67 金魚

2006.12


 庭の片隅に湧き水が浸みだしてきてジメジメするから、どうしようと知り合いの庭師に聞いたら、池にして金魚でも飼ったらどう? というので、ちょっとした池をこしらえてもらった。池といっても、直径と深さが30センチほどの水たまりのようなものだ。

 最初にメダカを5匹ほど入れてみたら、1月も経たないうちに死んでしまった。それが今年の夏。水質がよくないのだろうとしばらくそのままにしていたが、夏の終わりごろに、今度は金魚3匹とドジョウ2匹を買ってきて入れた。

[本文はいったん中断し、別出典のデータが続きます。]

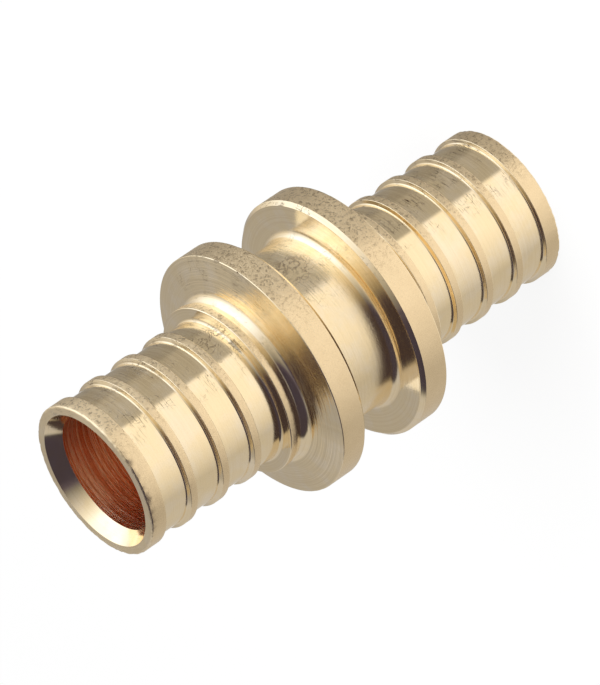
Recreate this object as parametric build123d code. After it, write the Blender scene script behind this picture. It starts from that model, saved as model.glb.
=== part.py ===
from build123d import *
import os

# Pipe coupling turned from one brass bar: a ribbed spigot at each end, a collar behind the
# ribs and two flanges with a waist between them. It stands on its lower end on Z = 0, its
# bore runs up +Z and its upper half mirrors its lower half. All sizes are in millimetres.

os.makedirs("parts", exist_ok=True)

# Bore, and the countersink that opens each mouth
bore_diameter = 15.9
mouth_diameter = 18.2
mouth_depth = 1.95

# Spigot: a nose rib at the end face, then three narrow ribs that grip the pipe
rib_diameter = 20.6
valley_diameter = 19.5
nose_width = 2.3
nose_rounding = 0.25
first_rib_front = 6.27
rib_pitch = 5.09
rib_count = 3
rib_land = 1.08
rib_slope_front = 0.22
rib_slope_back = 0.14
rib_foot_fillet = 0.18

# Collar that the pipe end stops against
collar_face = 21.25
collar_back = 22.4
collar_diameter = 23.0
collar_foot_fillet = 0.4
collar_edge = 0.1

# Neck behind the collar and the flange that the pressing tool holds. The flange's outer face
# leans towards the rim, and its back, towards the waist, is flat.
neck_diameter = 22.0
neck_fillet = 1.2
flange_face_root = 24.1
flange_face = 25.2
flange_back = 29.1
flange_diameter = 33.0
face_edge_break = 0.12
back_edge_chamfer = 0.5

# Waist between the flanges
waist_diameter = 23.7
waist_fillet = 0.95

total_length = 67.4

bore_radius = bore_diameter / 2
mouth_radius = mouth_diameter / 2
rib_radius = rib_diameter / 2
valley_radius = valley_diameter / 2
collar_radius = collar_diameter / 2
neck_radius = neck_diameter / 2
flange_radius = flange_diameter / 2
waist_radius = waist_diameter / 2
middle = total_length / 2
rib_fronts = [first_rib_front + rib_pitch * number for number in range(rib_count)]


def spigot_outline():
    """Radius and height of each corner from the end face up to the last rib."""
    corners = [
        (rib_radius, 0),
        (rib_radius, nose_width),
        (valley_radius, nose_width + rib_slope_back),
    ]
    for front in rib_fronts:
        back = front + rib_land
        corners += [
            (valley_radius, front - rib_slope_front),
            (rib_radius, front),
            (rib_radius, back),
            (valley_radius, back + rib_slope_back),
        ]
    return corners


def collar_outline():
    """Corners of the collar and of the neck behind it."""
    return [
        (valley_radius, collar_face),
        (collar_radius, collar_face),
        (collar_radius, collar_back),
        (neck_radius, collar_back),
    ]


def flange_outline():
    """Corners of the flange and of its half of the waist."""
    return [
        (neck_radius, flange_face_root),
        (flange_radius, flange_face),
        (flange_radius, flange_back),
        (waist_radius, flange_back),
        (waist_radius, middle),
    ]


def bore_outline():
    """Corners of the bore, down from mid-length to the end face."""
    return [
        (bore_radius, middle),
        (bore_radius, mouth_depth),
        (mouth_radius, 0),
    ]


def corner(sketch, radius, height):
    """The outline's corner at this radius and height."""
    return sketch.vertices().sort_by_distance((radius, 0, height))[0]


def half_section():
    """Cross-section of the wall from the end face to mid-length, edges and feet rounded."""
    with BuildSketch(Plane.XZ) as section:
        with BuildLine():
            outline = spigot_outline() + collar_outline() + flange_outline() + bore_outline()
            Polyline(*outline, close=True)
        make_face()
        feet = [(valley_radius, nose_width + rib_slope_back)]
        for front in rib_fronts:
            feet.append((valley_radius, front - rib_slope_front))
            feet.append((valley_radius, front + rib_land + rib_slope_back))
        for radius, height in feet:
            fillet(corner(section.sketch, radius, height), radius=rib_foot_fillet)
        fillet(corner(section.sketch, rib_radius, 0), radius=nose_rounding)
        fillet(corner(section.sketch, valley_radius, collar_face), radius=collar_foot_fillet)
        for height in (collar_face, collar_back):
            chamfer(corner(section.sketch, collar_radius, height), length=collar_edge)
        fillet(corner(section.sketch, neck_radius, flange_face_root), radius=neck_fillet)
        chamfer(corner(section.sketch, flange_radius, flange_face), length=face_edge_break)
        chamfer(corner(section.sketch, flange_radius, flange_back), length=back_edge_chamfer)
        fillet(corner(section.sketch, waist_radius, flange_back), radius=waist_fillet)
    return section.sketch


with BuildPart() as coupling:
    add(half_section())
    revolve(axis=Axis.Z)
    mirror(about=Plane.XY.offset(middle))

export_step(coupling.part, "parts/coupling_body.step")
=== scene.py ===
import math

import bmesh
import bpy
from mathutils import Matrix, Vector


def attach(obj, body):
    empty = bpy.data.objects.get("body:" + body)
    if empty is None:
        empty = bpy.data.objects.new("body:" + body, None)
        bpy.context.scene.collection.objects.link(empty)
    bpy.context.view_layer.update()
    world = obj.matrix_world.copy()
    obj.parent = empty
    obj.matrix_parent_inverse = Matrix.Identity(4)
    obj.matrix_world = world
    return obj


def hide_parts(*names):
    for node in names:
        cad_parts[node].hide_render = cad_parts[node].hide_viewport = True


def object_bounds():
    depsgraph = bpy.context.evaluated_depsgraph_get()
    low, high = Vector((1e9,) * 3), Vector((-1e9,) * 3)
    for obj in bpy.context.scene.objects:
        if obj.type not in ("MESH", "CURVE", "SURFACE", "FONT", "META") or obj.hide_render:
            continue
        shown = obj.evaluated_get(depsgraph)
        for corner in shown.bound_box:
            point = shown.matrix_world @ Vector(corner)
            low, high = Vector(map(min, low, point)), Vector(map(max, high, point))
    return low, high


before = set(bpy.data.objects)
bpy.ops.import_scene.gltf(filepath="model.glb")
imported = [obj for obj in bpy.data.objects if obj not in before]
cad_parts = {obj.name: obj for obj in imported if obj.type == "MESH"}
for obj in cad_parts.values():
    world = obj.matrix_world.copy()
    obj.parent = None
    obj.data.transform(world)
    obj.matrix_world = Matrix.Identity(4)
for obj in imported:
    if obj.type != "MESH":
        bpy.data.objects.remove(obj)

bl_info = {
    "name": "Turned Pipe Coupling",
    "version": (1, 0, 0),
    "blender": (4, 5, 0),
    "location": "View3D > Sidebar > Coupling",
    "description": "Turns a brass pipe coupling with ribbed spigots and sets it in a light tent",
    "category": "Object",
}

NODE = "coupling_body"
BODY = "root"
MM = 0.001

# Two places closer than this are one, in metres
TINY = 1e-6

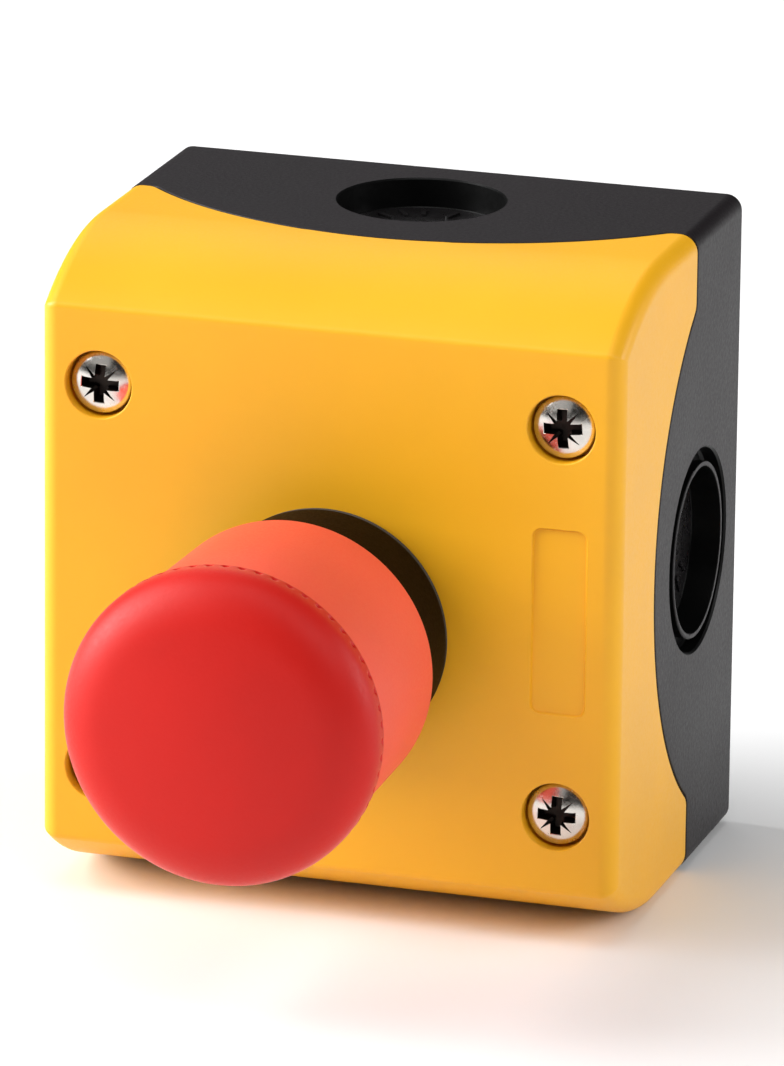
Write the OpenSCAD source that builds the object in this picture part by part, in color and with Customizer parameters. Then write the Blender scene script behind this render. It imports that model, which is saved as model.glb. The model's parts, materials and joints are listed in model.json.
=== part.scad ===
// Emergency stop control station: a one-button surface-mounting enclosure with a push-pull mushroom head.
// Frame: X to the right, +Y into the wall, +Z up. The origin is the middle of the enclosure's back face.
// Most modules are drawn in the wall frame, where the third coordinate is the distance in front of the wall.

/* [Enclosure] */
// Width of the enclosure
case_w = 72; // [70:1:78]
// Height of the enclosure
case_h = 80; // [78:1:90]
// Depth from the wall to the flat front of the lid
case_d = 52; // [52:1:58]
// Thickness of the base and lid walls
wall_t = 2.4; // [2:0.1:2.6]
// Thickness of the lid's front plate
front_t = 2.6; // [2.2:0.1:2.8]
// Depth of the seam between base and lid at the corners
seam_d = 20; // [18:0.5:22]
// How far the base rises above the corner seam in the middle of each side
side_rise = 16.4; // [14:0.1:17]
// How far the base rises above the corner seam in the middle of the top and bottom
top_rise = 13.8; // [12:0.1:15]
// Height of the flat part of the lid's front
flat_h = 66.6; // [60:0.2:68]
// Depth of the curved shoulder behind the lid's flat front
shoulder_d = 20; // [14:1:22]
// Visible gap along the seam
seam_gap = 0.3; // [0.2:0.05:0.5]

/* [Cable entries] */
// Diameter of the inner knockout, which takes an M20 gland
entry_d = 20.4; // [20:0.1:20.6]
// Diameter of the outer knockout on the sides, which takes an M25 gland
entry_outer_d = 25; // [24.6:0.1:25.4]
// Depth of the recess in front of the knockout membrane
entry_recess = 3.7; // [3:0.1:4]
// Distance of the side knockouts from the wall
side_entry_y = 17.5; // [17:0.5:19]
// Distance of the top and bottom knockouts from the wall
top_entry_y = 15.5; // [15:0.5:17]

/* [Fixings] */
// Spacing of the wall fixing holes across
fix_dx = 52; // [46:1:54]
// Spacing of the wall fixing holes up and down
fix_dz = 64; // [62:1:64]
// Diameter of the wall fixing holes
fix_hole_d = 4.3; // [4.3:0.1:5]
// Depth of the wall fixing holes, which stop at a thin skin that the screw breaks
fix_hole_depth = 1.8; // [1.6:0.1:2]
// Spacing of the lid screws across
screw_dx = 57.2; // [54:0.2:58]
// Spacing of the lid screws up and down
screw_dz = 47.7; // [46:0.1:48]
// Diameter of a lid screw's head
screw_head_d = 7.6; // [7:0.1:7.6]

/* [Push button] */
// Height of the button's axis above the middle of the enclosure
button_z = -3.6; // [-4:0.1:-2]
// Diameter of the mounting hole in the lid
panel_hole_d = 22.5; // [22.3:0.1:22.5]
// Diameter of the dark collar around the button's foot
collar_d = 30.4; // [30:0.1:31]
// Diameter of the skirt at its open rim
skirt_rim_d = 34.9; // [34:0.1:35.4]
// Diameter of the skirt under the cap
skirt_top_d = 36; // [35.6:0.1:36.2]
// Diameter of the mushroom cap
cap_d = 38; // [37.6:0.1:40]
// Height of the skirt's rim in front of the lid
skirt_rim_h = 13.2; // [13:0.1:15]
// Height of the joint between skirt and cap in front of the lid
cap_base_h = 37.2; // [36:0.1:38]
// Width of the cap's rounded rim, seen from the front
cap_bend_w = 8.2; // [6:0.1:9]
// Height of the cap's rounded rim, from its widest part to the crown
cap_bend_h = 5.5; // [4.8:0.1:7]
// Travel of the button from released to latched
travel = 4.5; // [3:0.1:4.5]

/* [Contacts] */
// Distance of each contact block's middle from the button's axis
block_x = 6.2; // [6:0.1:6.6]
// Width of one contact block
block_w = 10.8; // [10:0.1:11]
// Length of one contact block
block_l = 40; // [39:0.5:40]

/* [Hidden] */

$fn = 96;
eps = 0.05;
half_w = case_w / 2;
half_h = case_h / 2;
corner_r = 2;
front_edge_r = 2.2;

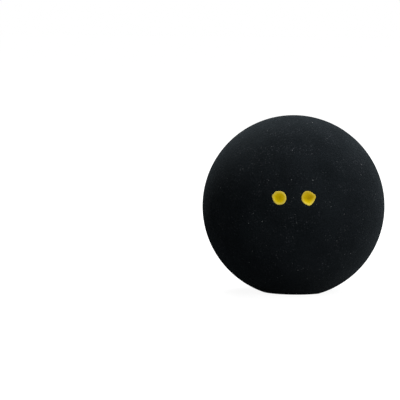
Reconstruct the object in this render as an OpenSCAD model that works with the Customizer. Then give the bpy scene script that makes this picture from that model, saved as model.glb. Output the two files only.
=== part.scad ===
// Squash ball: two moulded rubber half shells cemented rim to rim round sealed air, buffed to a
// sphere, with two speed dots printed on the front and a plain printed mark on the back.
// Origin at the ball's centre, +Z up, the dots facing -Y. The seam lies in the plane Y = 0.

/* [Ball] */
// Outside diameter of the finished ball
ball_d = 40; // [39.5:0.1:40.5]
// Thickness of the rubber wall
wall_t = 5; // [4:0.1:6]

/* [Seam] */
// Thickness of the cement film between the two rims
film_t = 0.16; // [0.1:0.02:0.24]
// Depth of the fine line that is left along the seam outside
seam_line_depth = 0.06; // [0.03:0.01:0.1]
// Chamfer on the outer edge of each rim
outer_break = 0.06; // [0.03:0.01:0.1]
// Chamfer on the inner edge of each rim, where the bead seats
inner_chamfer = 0.4; // [0.25:0.05:0.6]
// Height of the cement bead above the wall inside
bead_h = 0.35; // [0.15:0.05:0.4]

/* [Speed dots] */
// Diameter of each dot
dot_d = 2.9; // [2.6:0.1:3.6]
// Distance between the centres of the two dots
dot_pitch = 6.1; // [5:0.1:8]
// Height of the dots above the middle of the ball
dot_rise = 3.3; // [0:0.1:5]
// Thickness of the ink at the raised rim of a dot
dot_t = 0.1; // [0.08:0.01:0.14]
// Width of the raised rim
dot_rim_w = 0.35; // [0.2:0.05:0.6]
// Depth of the dish that the ink dries to inside the rim
dot_dish = 0.05; // [0.04:0.01:0.06]
// How far stray ink stands out of the round edge of a dot
nib_reach = 0.25; // [0.05:0.05:0.3]

/* [Printed mark] */
// Thickness of the mark's layer of ink
ink_t = 0.06; // [0.04:0.01:0.1]
// Outside diameter of the ring in the middle of the mark
ring_d = 12; // [10:0.1:13]
// Width of the ring's line
ring_line = 0.9; // [0.6:0.1:1.3]
// Number of string lines each way inside the ring
strings = 5; // [3:2:7]
// Width of a string line
string_w = 0.35; // [0.25:0.05:0.5]
// Radius of the border, to the middle of its line
border_r = 11; // [9.5:0.1:12.5]
// Width of the border's arcs
border_line = 1.2; // [0.8:0.1:1.6]
// Angle that each border arc spans, in degrees
arc_span = 62; // [40:1:66]
// Diameter of the round pips between the arcs
pip_d = 1.8; // [1.2:0.1:2.2]

/* [Hidden] */
$fn = 96;

ball_r = ball_d / 2;
cavity_r = ball_r - wall_t;

// The rims stand off the seam plane by half the film between them
rim_h = film_t / 2;

// The bead is an arc through the outer corners of both inner chamfers
bead_half_w = rim_h + inner_chamfer;
bead_arc_r = (pow(bead_half_w, 2) + pow(bead_h, 2)) / (2 * bead_h);
bead_centre_r = cavity_r - bead_h + bead_arc_r;

// Turn of each dot about the upright axis, and its angle above the middle
dot_lift = asin(dot_rise / ball_r);
dot_turn = asin(dot_pitch / 2 / (ball_r * cos(dot_lift)));

// Nibs of stray ink on each dot: directions in degrees, seen from the front, and reaches
left_nib_angles = [163, 131, 311];
left_nib_shares = [0.9, 0.65, 0.35];
right_nib_angles = [13, 280, 112];
right_nib_shares = [1, 0.8, 0.3];

// Power of the cosine that narrows a nib, and the number of points round a dot's edge
nib_sharpness = 16;
dot_edge_points = 60;

// The outermost strings stand off the ring by this share of the pitch
edge_gap_share = 0.75;
string_pitch = (ring_d - 2 * ring_line) / (strings - 1 + 2 * edge_gap_share);

// The border repeats in each quarter turn
border_repeats = 4;
repeat_angle = 360 / border_repeats;

// Colours, as red, green and blue
rubber_black = [0.09, 0.10, 0.11];
cement_grey = [0.20, 0.19, 0.18];
dot_yellow = [0.75, 0.62, 0.08];
print_grey = [0.62, 0.67, 0.72];

// A square turned on its corner, which cuts a chamfer of the given size from a square edge
module chamfer_cut(r, h, size) {
    translate([r, h]) rotate(45) square(size * sqrt(2), center = true);
}

// Half section of one shell: radius across, distance from the seam plane upwards
module shell_profile() {
    intersection() {
        difference() {
            circle(r = ball_r);
            circle(r = cavity_r);
            chamfer_cut(ball_r, rim_h, outer_break);
            chamfer_cut(cavity_r, rim_h, inner_chamfer);
        }
        translate([0, rim_h]) square(ball_r);
    }
}

// Half section of the cement: a film across the rims, and a bead squeezed out inside
module cement_profile() {
    difference() {
        union() {
            translate([cavity_r, -rim_h]) square([wall_t - seam_line_depth, film_t]);
            translate([bead_centre_r, 0]) circle(r = bead_arc_r);
        }
        shell_profile();
        mirror([0, 1]) shell_profile();
    }
}

// Half shell with its pole towards +Z and its rim just above the seam plane
module half_shell() {
    rotate_extrude() shell_profile();
}

module front_half_shell() {
    color(rubber_black) rotate([90, 0, 0]) half_shell();
}

module rear_half_shell() {
    color(rubber_black) rotate([-90, 0, 0]) half_shell();
}

module seam_cement() {
    color(cement_grey) rotate([90, 0, 0]) rotate_extrude() cement_profile();
}

// The part of the child that lies between two heights above the ball's surface
module layer(low, high) {
    intersection() {
        children();
        difference() {
            sphere(r = ball_r + high);
            sphere(r = ball_r + low);
        }
    }
}

// Turns a child's Z axis outwards through the middle of the dot on that side, 1 right or -1 left
module towards_dot(side) {
    rotate([90 - dot_lift, 0, side * dot_turn]) children();
}

// Radius of a dot's edge at an angle: round, but for the stray ink that swells out at each nib
function dot_edge_r(angle, nib_angles, nib_shares) =
    dot_d / 2 + nib_reach * max([
        for (i = [0:len(nib_angles) - 1])
            nib_shares[i] * pow(max(cos(angle - nib_angles[i]), 0), nib_sharpness)
    ]);

module dot_outline(nib_angles, nib_shares) {
    polygon([
        for (i = [0:dot_edge_points - 1])
            let (angle = i * 360 / dot_edge_points)
                dot_edge_r(angle, nib_angles, nib_shares) * [cos(angle), sin(angle)]
    ]);
}

// A spot of thick ink that dried with a raised rim round a dish
module speed_dot(side, nib_angles, nib_shares) {
    color(dot_yellow) difference() {
        layer(0, dot_t) towards_dot(side)
            linear_extrude(ball_d) dot_outline(nib_angles, nib_shares);
        layer(dot_t - dot_dish, 2 * dot_t) towards_dot(side)
            cylinder(r = dot_d / 2 - dot_rim_w, h = ball_d);
    }
}

module left_dot() {
    speed_dot(-1, left_nib_angles, left_nib_shares);
}

module right_dot() {
    speed_dot(1, right_nib_angles, right_nib_shares);
}

// The mark's ink on the back of the ball, under the flat outline given as the child
module rear_ink() {
    layer(0, ink_t) rotate([90, 0, 180]) linear_extrude(ball_d) children();
}

// Parallel string lines, as long as the ring is wide
module string_lines() {
    for (i = [0:strings - 1])
        translate([(i - (strings - 1) / 2) * string_pitch, 0])
            square([string_w, ring_d], center = true);
}

module emblem_outline() {
    difference() {
        circle(d = ring_d);
        circle(d = ring_d - 2 * ring_line);
    }
    intersection() {
        circle(d = ring_d - ring_line);
        union() {
            string_lines();
            rotate(90) string_lines();
        }
    }
}

module printed_emblem() {
    color(print_grey) rear_ink() emblem_outline();
}

// One arc of the border, its middle on the X axis
module arc_outline() {
    half_span = arc_span / 2;
    corner = (border_r + border_line) / cos(half_span);
    intersection() {
        difference() {
            circle(r = border_r + border_line / 2);
            circle(r = border_r - border_line / 2);
        }
        polygon([
            [0, 0],
            corner * [cos(half_span), -sin(half_span)],
            corner * [cos(half_span), sin(half_span)]
        ]);
    }
}

module printed_arcs() {
    color(print_grey) rear_ink()
        for (i = [0:border_repeats - 1]) rotate((i + 1 / 2) * repeat_angle) arc_outline();
}

module printed_pips() {
    color(print_grey) rear_ink()
        for (i = [0:border_repeats - 1])
            rotate(i * repeat_angle) translate([border_r, 0]) circle(d = pip_d);
}

front_half_shell();
rear_half_shell();
seam_cement();
left_dot();
right_dot();
printed_emblem();
printed_arcs();
printed_pips();
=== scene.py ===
"""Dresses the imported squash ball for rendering.

Lengths are in metres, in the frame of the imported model: the origin is the ball's centre, +Z is up,
the two speed dots face -Y, the printed mark faces +Y and the seam lies in the plane Y = 0.
"""

import logging
import math
from dataclasses import dataclass
from enum import Enum
from typing import Callable, ClassVar, Mapping, Optional, Sequence, Union

import bpy
import numpy as np
from mathutils import Matrix, Vector
from mathutils.geometry import delaunay_2d_cdt


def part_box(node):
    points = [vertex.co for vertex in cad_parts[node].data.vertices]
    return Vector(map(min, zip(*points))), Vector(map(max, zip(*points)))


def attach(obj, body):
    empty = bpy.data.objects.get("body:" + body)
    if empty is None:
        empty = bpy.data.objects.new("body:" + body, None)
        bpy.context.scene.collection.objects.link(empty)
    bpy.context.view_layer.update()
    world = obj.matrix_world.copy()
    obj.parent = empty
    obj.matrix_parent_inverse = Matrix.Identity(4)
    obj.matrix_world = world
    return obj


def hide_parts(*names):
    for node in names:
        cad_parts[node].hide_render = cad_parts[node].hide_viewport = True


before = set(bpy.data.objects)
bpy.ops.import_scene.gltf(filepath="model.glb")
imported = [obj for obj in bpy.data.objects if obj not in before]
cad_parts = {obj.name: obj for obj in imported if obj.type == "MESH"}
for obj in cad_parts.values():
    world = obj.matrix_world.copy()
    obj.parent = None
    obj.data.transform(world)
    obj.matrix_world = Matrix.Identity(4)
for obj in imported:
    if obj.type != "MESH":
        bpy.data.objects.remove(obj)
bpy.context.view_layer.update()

LOG = logging.getLogger("squash_ball")
MM = 0.001
BODY = "root"

# Edges that turn by more than this stay crisp
SHARP_EDGE = math.radians(30)

Socket = bpy.types.NodeSocket
Value = Union[Socket, float, int, bool, tuple, bpy.types.Material]
Colour = tuple[float, float, float, float]


class Side(Enum):
    """Which half of the ball a piece is on, as the sign of Y."""

    FRONT = -1
    REAR = 1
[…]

全部で500円にもならなかった。ドジョウの方は、確かに入れたのに、その後二度と姿を見ることがなかった。池の底の土にもぐってしまったとしか思えない。

 一方、金魚のほうはいたって元気で、土を掘っただけのいわば「自然の」池だから、エサなども特にいらないだろうと勝手に判断して、3週間ほど放っておいたのだが、ある日、残っていたメダカのエサを捨てるのももったいなから、ちょっとやってみた。すると水面に躍り上がらんばかりの勢いでエサにむしゃぶりついてきた。何だこいつら腹が減っていたんだとようやく気づいて、さっそく金魚用のエサを買いに走り、以後毎日きちんとエサをやっていたら、食いに食って成長し、今では買ってきた時の3倍ぐらいの体重になっているように見える。しかし冬になって寒さが厳しくなってきた昨今では、池の底の方で眠っているらしく、たまにエサをやっても一口二口食うだけだ。これは一種の冬眠だろうか。

 金魚といえば、子どものころ、よく金魚屋がリアカーを引いてやって来たものだ。浪曲の声音みたいないい声だった。その金魚を、麻疹で寝ていたぼくの枕元に置いてくれたのは誰だったか知らないが、それをぼくがひっくり返して、白いシーツの上に真っ赤な金魚がピチャピチャ跳ねている様が、その時の熱のある体の皮膚感覚とともに今でも生々しく思い出される。

 突然、父が金魚を飼い始めたのにも驚いた。何事にも凝り性の父だったから、結構高い金魚を買ってきて、水を取り替えたり、病気になった金魚の世話をしたりしていたが、いつのまにかフッとやめてしまった。そういう所は、ぼくに似ている。というかぼくが似ている。

 錦鯉などと違って、金魚というのは、つつましい生き物である。ぼくらの生活の片隅に、さりげなく存在する。そして、どうということもない思い出に寄り添っている。